Затем «камера» отъезжает, и перед нами открывается вся декорация. «Теперь стало ясно, что кресло окружено ценнейшими шедеврами мирового искусства. „Обручение мадонны“ Рафаэля из миланского музея, „Мадонна в гроте“ Леонардо…» Кадры картин сменяются фантастической сценой. «Знакомые призраки» начинают заполнять комнату: Дюрер, старый Ницше, Людвиг Второй Баварский… Видение становится эпическим с появлением «процессии прусских генералов». И затем слышится голос, который обращается к Гитлеру: «Что же вы делаете с телом? С телом немецкого народа?» В этот момент черные завесы скрывают Гитлера; ноги его заморожены и не имеют запаха… Книга писалась в 1943 году, а это значит, что вдобавок к таланту романиста или «сценариста» художник, воплощавший видения, оказывается еще и прорицателем. При прочтении текста эти образы смешиваются с картинами самоубийства Гитлера в бункере, которое произойдет двумя годами позже.
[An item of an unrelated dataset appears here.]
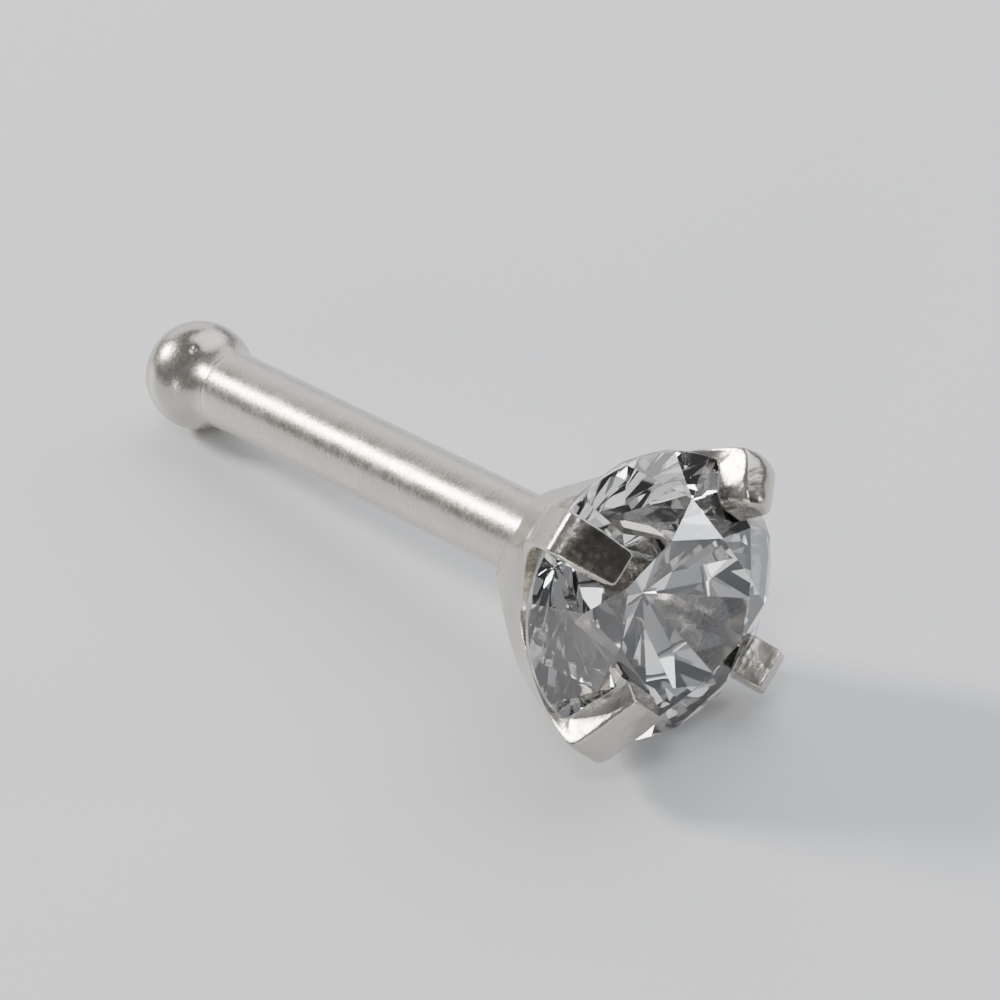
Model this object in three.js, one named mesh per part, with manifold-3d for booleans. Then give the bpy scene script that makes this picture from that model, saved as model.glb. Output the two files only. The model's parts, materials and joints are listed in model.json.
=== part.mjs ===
// Nose stud with a ball end: a straight round post, a ball a little thicker than the post on its
// free end, and on the other end a cup that opens into four flat prongs. The prongs are bent over
// one clear round brilliant. The stud lies as it comes to rest on a table, on the ball and on the
// edge of the stone, with one prong a hair above the table. Millimetres, +Z up, and the table top
// is Z = 0.
// In the stud's own frame its axis is X, and x = 0 is the middle of the stone's girdle.
import * as THREE from 'three';
import { ConvexGeometry } from 'three/addons/geometries/ConvexGeometry.js';
import { mergeVertices } from 'three/addons/utils/BufferGeometryUtils.js';
import Module from 'manifold-3d';

// Post and ball end
const POST_RADIUS = 0.4;
const BALL_RADIUS = 0.55;
const BALL_TO_GIRDLE = 7.5;
const NECK_FILLET = 0.6;
const ROUND_SIDES = 36;

// Stone: one round brilliant; the slopes of its main facets are rise over run
const STONE_RADIUS = 1.375;
const TABLE_RADIUS = 0.76;
const GIRDLE_HALF = 0.045;
const CROWN_SLOPE = 0.82;
const PAVILION_SLOPE = 0.87;
const STAR_SHARE = 0.5;
const LOWER_HALF_SHARE = 0.78;
const FACET_TURN = THREE.MathUtils.degToRad(-2);

// Cup and prongs
const SHEET = 0.19;
const PRONG_WIDTH = 0.42;
const PRONG_PROUD = 0.02;
const CUP_BACK = -1.8;
const CUP_RIM = -0.1;
const VALLEY_FLOOR = -0.9;
const VALLEY_RADIUS = 0.34;
const VALLEY_SLOPE = 0.9;
const SEAT_GAP = 0.03;
// The outer face of a prong from the back of the cup to the fold of its claw: place, reach
const PRONG_LINE = [
  [CUP_BACK, 0.46],
  [-1.5, 0.69],
  [-1.2, 0.92],
  [-0.9, 1.11],
  [-0.6, 1.25],
  [-0.3, 1.36],
  [CUP_RIM, 1.44],
  [0.1, 1.53],
  [0.32, 1.6],
  [0.44, 1.5],
  [0.54, 1.35],
];
const FOOT_POINT = 8;
const CLAW_THICKNESS = 0.26;
const CLAW_SLOPE = 0.6;
// How near to the stud's axis each claw reaches, turning from +Y over +Z
const CLAW_TIPS = [1.15, 1.0, 0.93, 1.19];

// Rest: the stud tips until the ball and the back edge of the girdle are level, and it rolls until
// the outer edge of the last prong is a hair above the table
const PRONG_CLEARANCE = 0.01;
const girdleReach = Math.hypot(BALL_TO_GIRDLE - GIRDLE_HALF, STONE_RADIUS);
const TILT =
  Math.atan2(STONE_RADIUS, BALL_TO_GIRDLE - GIRDLE_HALF) - Math.asin(BALL_RADIUS / girdleReach);
const AXIS_HEIGHT = BALL_RADIUS + BALL_TO_GIRDLE * Math.sin(TILT);
const [footPlace, footReach] = PRONG_LINE[FOOT_POINT];
const footHeight = AXIS_HEIGHT + footPlace * Math.sin(TILT) - PRONG_CLEARANCE;
const footRadius = Math.hypot(footReach, PRONG_WIDTH / 2);
const footAngle =
  Math.acos(footHeight / (footRadius * Math.cos(TILT))) + Math.atan2(PRONG_WIDTH / 2, footReach);
const PRONG_TURN = footAngle - Math.PI / 4;

const wasm = await Module();
wasm.setup();

// A closed mesh as a solid that can be joined and cut: corners merged, empty triangles dropped
function solid(geometry) {
  const bare = geometry.clone();
  bare.deleteAttribute('normal');
  bare.deleteAttribute('uv');
  const merged = mergeVertices(bare, 1e-5);
  const corners = merged.index.array;
  const kept = [];
  for (let i = 0; i < corners.length; i += 3) {
    const [a, b, c] = [corners[i], corners[i + 1], corners[i + 2]];
    if (a !== b && b !== c && c !== a) {
      kept.push(a, b, c);
    }
  }
  return new wasm.Manifold(
    new wasm.Mesh({
      numProp: 3,
      vertProperties: new Float32Array(merged.attributes.position.array),
      triVerts: new Uint32Array(kept),
    }),
  );
}

function geometryOf(manifold) {
  const mesh = manifold.getMesh();
  const geometry = new THREE.BufferGeometry();
  geometry.setAttribute('position', new THREE.BufferAttribute(mesh.vertProperties, 3));
  geometry.setIndex(new THREE.BufferAttribute(mesh.triVerts, 1));
  geometry.computeVertexNormals();
  return geometry;
}

// An outline drawn in X and Y, pushed out to the given width with its middle on Z = 0
function slab(points, width) {
  const shape = new THREE.Shape(points.map(([x, y]) => new THREE.Vector2(x, y)));
  const geometry = new THREE.ExtrudeGeometry(shape, { depth: width, bevelEnabled: false });
  geometry.translate(0, 0, -width / 2);
  return geometry;
}

// Post and ball in one turned profile; the ball runs into the post through a hollow fillet
function turnedPost() {
  const filletX = Math.sqrt((BALL_RADIUS + NECK_FILLET) ** 2 - (POST_RADIUS + NECK_FILLET) ** 2);
  const joinAngle = Math.atan2(filletX, POST_RADIUS + NECK_FILLET);
  const profile = [new THREE.Vector2(0, -BALL_RADIUS)];
  const ballSteps = 16;
  for (let i = 1; i <= ballSteps; i += 1) {
    const angle = (i / ballSteps) * (Math.PI / 2 + joinAngle) - Math.PI / 2;
    profile.push(new THREE.Vector2(BALL_RADIUS * Math.cos(angle), BALL_RADIUS * Math.sin(angle)));
  }
  const filletSteps = 5;
  for (let i = 1; i <= filletSteps; i += 1) {
    const angle = joinAngle * (1 - i / filletSteps);
    const radius = POST_RADIUS + NECK_FILLET * (1 - Math.cos(angle));
    profile.push(new THREE.Vector2(radius, filletX - NECK_FILLET * Math.sin(angle)));
  }
  const postEnd = BALL_TO_GIRDLE + CUP_BACK + SHEET / 2;
  profile.push(new THREE.Vector2(POST_RADIUS, postEnd));
  profile.push(new THREE.Vector2(0, postEnd));
  const geometry = new THREE.LatheGeometry(profile, ROUND_SIDES);
  geometry.rotateZ(-Math.PI / 2);
  geometry.translate(-BALL_TO_GIRDLE, 0, 0);
  return geometry;
}

// The inner side of a prong's outer face, one thickness in from it
function innerLine(line, thickness) {
  return line.map(([x, y], i) => {
    const before = line[Math.max(i - 1, 0)];
    const after = line[Math.min(i + 1, line.length - 1)];
    const run = Math.hypot(after[0] - before[0], after[1] - before[1]);
    return [
      x + (thickness * (after[1] - before[1])) / run,
      y - (thickness * (after[0] - before[0])) / run,
    ];
  });
}

// The stretch of the prong line up to the rim of the cup
function cupLine(inset) {
  return PRONG_LINE.filter(([x]) => x <= CUP_RIM).map(([x, radius]) => [x, radius - inset]);
}

// The cup filled solid: four flat sides and four narrower corner faces that run on into the
// prongs, which stand a little proud of it. It is where four slabs cross, two set to the sides
// and two to the corners.
function cupBody(inset) {
  const cornerLine = cupLine(inset + PRONG_PROUD);
  cornerLine[0][0] += inset;
  let body = null;
  for (let turn = 0; turn < 4; turn += 1) {
    const toSide = turn % 2 === 0;
    const half = cornerLine.map(([x, radius]) => [
      x,
      toSide ? (radius + PRONG_WIDTH / 2) / Math.SQRT2 : radius,
    ]);
    const outline = [...half, ...half.map(([x, y]) => [x, -y]).reverse()];
    const part = slab(outline, 2 * footReach);
    part.rotateX((turn * Math.PI) / 4 + PRONG_TURN);
    body = body === null ? solid(part) : body.intersect(solid(part));
  }
  return body;
}

// One prong: a flat strip of sheet bent along the prong line, thicker where its claw folds over
function prong(turn, tipReach) {
  const fold = PRONG_LINE[PRONG_LINE.length - 1];
  const tip = [fold[0] + (fold[1] - tipReach) * CLAW_SLOPE, tipReach];
  const outside = [...PRONG_LINE, tip];
  const inside = [
    ...innerLine(outside, SHEET).slice(0, FOOT_POINT),
    ...innerLine(outside, CLAW_THICKNESS).slice(FOOT_POINT),
  ];
  const root = POST_RADIUS / 2;
  const outline = [[CUP_BACK, root], ...outside, ...inside.reverse(), [CUP_BACK + SHEET, root]];
  const strip = slab(outline, PRONG_WIDTH);
  strip.rotateX(turn);
  return strip;
}

// What is cut away between two prongs: a V with a round bottom, open towards the stone
function valley(turn) {
  const half = Math.atan(VALLEY_SLOPE);
  const centre = VALLEY_FLOOR + VALLEY_RADIUS;
  const steps = 8;
  const outline = [];
  for (let i = 0; i <= steps; i += 1) {
    const angle = half * ((2 * i) / steps - 1);
    outline.push([centre - VALLEY_RADIUS * Math.cos(angle), VALLEY_RADIUS * Math.sin(angle)]);
  }
  const open = 1;
  const [endX, endY] = outline[steps];
  const mouth = endY + (open - endX) / VALLEY_SLOPE;
  const cutter = slab([[open, -mouth], ...outline, [open, mouth]], 2);
  cutter.translate(0, 0, 1 + SHEET);
  cutter.rotateX(turn);
  return cutter;
}

// The upper and lower halves each meet the round girdle in a low arch, whose foot is at the
// height given at the facet's two ends and whose top is where the flat facet meets the round
function archDip(inner, innerAngle, slopeSign, start, end) {
  const a = new THREE.Vector3(inner[1], inner[0] * Math.cos(innerAngle), inner[0] * Math.sin(innerAngle));
  const point = (angle, height) =>
    new THREE.Vector3(height, STONE_RADIUS * Math.cos(angle), STONE_RADIUS * Math.sin(angle));
  const edge = slopeSign * GIRDLE_HALF;
  const plane = new THREE.Plane().setFromCoplanarPoints(a, point(start, edge), point(end, edge));
  const middle = point((start + end) / 2, 0);
  middle.x = -(plane.constant + plane.normal.y * middle.y + plane.normal.z * middle.z) / plane.normal.x;
  return middle;
}

// A round brilliant about the X axis, table towards +X, grown by the given factor
function brilliant(grow) {
  const corners = [];
  const put = (radius, angle, x) => {
    corners.push(new THREE.Vector3(x, radius * Math.cos(angle), radius * Math.sin(angle)));
  };
  const eighth = Math.PI / 4;
  const spread = Math.cos(eighth / 2);
  const tableX = GIRDLE_HALF + (STONE_RADIUS - TABLE_RADIUS) * CROWN_SLOPE;
  const tableEdge = TABLE_RADIUS * spread;
  const starRadius = tableEdge + STAR_SHARE * (STONE_RADIUS - tableEdge);
  const starX = GIRDLE_HALF + (STONE_RADIUS - starRadius * spread) * CROWN_SLOPE;
  const lowerRadius = (1 - LOWER_HALF_SHARE) * STONE_RADIUS;
  const lowerX = -GIRDLE_HALF - (STONE_RADIUS - lowerRadius * spread) * PAVILION_SLOPE;
  for (let i = 0; i < 8; i += 1) {
    const main = FACET_TURN + i * eighth;
    const between = main + eighth / 2;
    const nextMain = main + eighth;
    put(TABLE_RADIUS, main, tableX);
    put(starRadius, between, starX);
    put(lowerRadius, between, lowerX);
    for (const angle of [main, between]) {
      put(STONE_RADIUS, angle, GIRDLE_HALF);
      put(STONE_RADIUS, angle, -GIRDLE_HALF);
    }
    for (const [start, end] of [[main, between], [between, nextMain]]) {
      corners.push(archDip([starRadius, starX], between, 1, start, end));
      corners.push(archDip([lowerRadius, lowerX], between, -1, start, end));
    }
  }
  put(0, 0, -GIRDLE_HALF - STONE_RADIUS * PAVILION_SLOPE);
  return new ConvexGeometry(corners.map((corner) => corner.multiplyScalar(grow)));
}

function metalGeometry() {
  let setting = cupBody(0).subtract(cupBody(SHEET));
  for (let side = 0; side < 4; side += 1) {
    setting = setting.subtract(solid(valley((side * Math.PI) / 2 + PRONG_TURN)));
  }
  CLAW_TIPS.forEach((tipReach, corner) => {
    setting = setting.add(solid(prong(((corner + 0.5) * Math.PI) / 2 + PRONG_TURN, tipReach)));
  });
  setting = setting.subtract(solid(brilliant(1 + SEAT_GAP / STONE_RADIUS)));
  return geometryOf(solid(turnedPost()).add(setting));
}

const metal = new THREE.Mesh(
  metalGeometry(),
  new THREE.MeshStandardMaterial({ color: 0xc9c6c2, roughness: 0.32, metalness: 1 }),
);
metal.name = 'stud_metal';

const stone = new THREE.Mesh(
  brilliant(1),
  new THREE.MeshStandardMaterial({ color: 0xf4f4f2, roughness: 0.03, metalness: 0 }),
);
stone.name = 'stone';

const stud = new THREE.Group();
stud.add(metal, stone);
stud.rotation.y = -TILT;
stud.position.z = AXIS_HEIGHT;

// The origin is under the middle of the whole stud, on the table top
const group = new THREE.Group();
group.add(stud);
group.updateMatrixWorld(true);
const middle = new THREE.Box3().setFromObject(group, true).getCenter(new THREE.Vector3());
stud.position.x = -middle.x;
stud.position.y = -middle.y;

export default group;
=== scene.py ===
import bmesh
import bpy
import json
import math
from mathutils import Matrix, Vector, noise


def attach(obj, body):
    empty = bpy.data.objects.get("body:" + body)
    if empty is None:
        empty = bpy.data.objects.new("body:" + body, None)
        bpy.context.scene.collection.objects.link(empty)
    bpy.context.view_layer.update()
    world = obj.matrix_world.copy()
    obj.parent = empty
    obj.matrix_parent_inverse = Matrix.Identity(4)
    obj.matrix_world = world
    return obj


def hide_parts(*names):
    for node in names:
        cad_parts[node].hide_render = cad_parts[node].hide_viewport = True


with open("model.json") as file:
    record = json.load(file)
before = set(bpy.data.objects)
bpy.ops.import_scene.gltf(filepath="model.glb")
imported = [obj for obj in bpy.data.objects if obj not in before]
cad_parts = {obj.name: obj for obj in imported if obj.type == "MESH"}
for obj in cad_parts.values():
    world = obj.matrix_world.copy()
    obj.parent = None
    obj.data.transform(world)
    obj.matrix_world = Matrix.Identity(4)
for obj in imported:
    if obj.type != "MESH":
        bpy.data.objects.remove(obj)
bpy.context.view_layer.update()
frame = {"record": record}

# ---- How the stud lies ----------------------------------------------------------------------
# The stud lies on its ball and on the edge of its stone, so its axis rises a little towards the
# stone. Each piece is drawn in millimetres along that axis, x = 0 in the middle of the girdle, and
# is then laid down as the stud lies.
MM = 0.001
TABLE_PLACE = 0.5493
mounts = {mount["name"]: mount for mount in frame["record"]["mounts"]}
stud_axis = Vector(mounts["stone_table"]["axis"]).normalized()
girdle_middle = Vector(mounts["stone_table"]["pos_m"]) - stud_axis * TABLE_PLACE * MM
sideways = Vector((0, 1, 0))
stud_up = stud_axis.cross(sideways)
AS_IT_LIES = Matrix((stud_axis, sideways, stud_up)).transposed().to_4x4()
AS_IT_LIES.translation = girdle_middle


def round_axis(x, reach, angle, across=0.0):
    """A point at a place along the axis, a reach from it in the direction of angle, and across."""
    y = reach * math.cos(angle) - across * math.sin(angle)
    z = reach * math.sin(angle) + across * math.cos(angle)
    return Vector((x, y, z))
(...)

«Скрытые лица» принадлежат к тем романам, которые, подобно произведениям Андре Мальро или Хемингуэя, пропитаны влиянием кинематографа. Это проявляется и в развертывании какой-либо сцены, например в только что виденной нами экспозиции панорамного вида, или в такой детали, как жест главного героя. В фильме «В порту» Элиа Казана Марлон Брандо делает жест, вошедший в историю кино. Во время лирической сцены с Эвой Мари Сент он подбирает перчатку, которую та обронила, и машинально играет с ней, глядя на собеседницу и продолжая диалог. Такой жест, нарушающий естественное течение сцены, кажется типичным для методов «Actor's Studio». Вот как Дали, не посещавший актерских курсов, видит сцену любовных терзаний. «В кадре» Грансай и Соланж Кледа, его возлюбленная, которую он предпочитает держать на расстоянии. Грансай находится на балконе и, показывая Соланж лес, раскинувшийся перед ними, провоцирует ее, утверждая, что куда больше ценит свои владения, чем «пять лет флирта». Он бросает эту реплику, «тем временем пытаясь вытащить мох, застрявший между камнями стены и балюстрадой. Наконец ему удается оторвать пучок мха вместе с остатками цемента, заполнявшего щель между камнями». Не правда ли, именно кинематограф подготовил наше восприятие к этому несовпадению между звуком (диалог) и изображением?